Assessment of pseudo-potential lattice Boltzmann method for multiphase flows with real fluid properties

The multirange pseudo-potential lattice Boltzmann model (PP-LBM) for multiphase flows was implemented along with various strategies, including the multi-relaxation time collision operator and the so-called ??-scheme, to diminish the parasitic currents and enhance numerical stability. The PP-LBM predictions show an excellent agreement with the theoretical coexistence curve, given by Maxwell’s equal-area rule, for both Carnahan-Starling (CS) and Peng-Robinson (PR) equations of state (EOS). Increasing the isotropic order of the interaction force has a stronger impact on reducing the magnitude of the spurious velocities, as compared to the implementation of more sophisticated collision operators.
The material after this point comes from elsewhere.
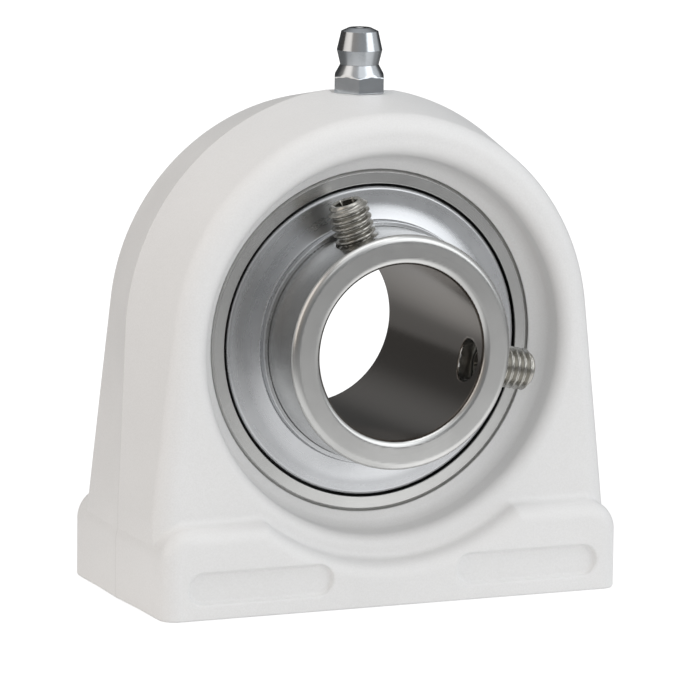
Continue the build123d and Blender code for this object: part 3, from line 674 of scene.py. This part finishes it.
def build_thread_tree():
    """Geometry Nodes: a screw thread as one sleeve round +Z, its ridge faded out at both ends."""
    tree = bpy.data.node_groups.new("rolled_thread", "GeometryNodeTree")
    for key in ("Root Radius", "Depth", "Pitch", "Bottom", "Top", "Fade"):
        tree.interface.new_socket(key, in_out="INPUT", socket_type="NodeSocketFloat")
    for key in ("Round", "Rows"):
        tree.interface.new_socket(key, in_out="INPUT", socket_type="NodeSocketInt")
    tree.interface.new_socket("Finish", in_out="INPUT", socket_type="NodeSocketMaterial")
    tree.interface.new_socket("Geometry", in_out="OUTPUT", socket_type="NodeSocketGeometry")
    inp = tree.nodes.new("NodeGroupInput").outputs
    out = tree.nodes.new("NodeGroupOutput").inputs

    def add(kind, inputs=None, **settings):
        return add_node(tree, kind, inputs, **settings)

    def calc(operation, *values):
        return math_node(tree, operation, *values)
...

Due to a satisfactory representation of the vapor-liquid coexistence curve and acentric factor dependence, the PR EOS is chosen to determine real fluid properties such as equilibrium densities and surface tension for a number of compounds, including n-alkanes (carbon number up to 10), ammonia, and hydrogen. For such paraffinic hydrocarbons, the average surface tension error lies in a range of 2.3-6.2%. Although PP-LBM suffers to accurately predict experimental equilibrium density values, the error is inherent to the PR EOS, as PP-LBM predicts well those given by Maxwell’s equal-area rule.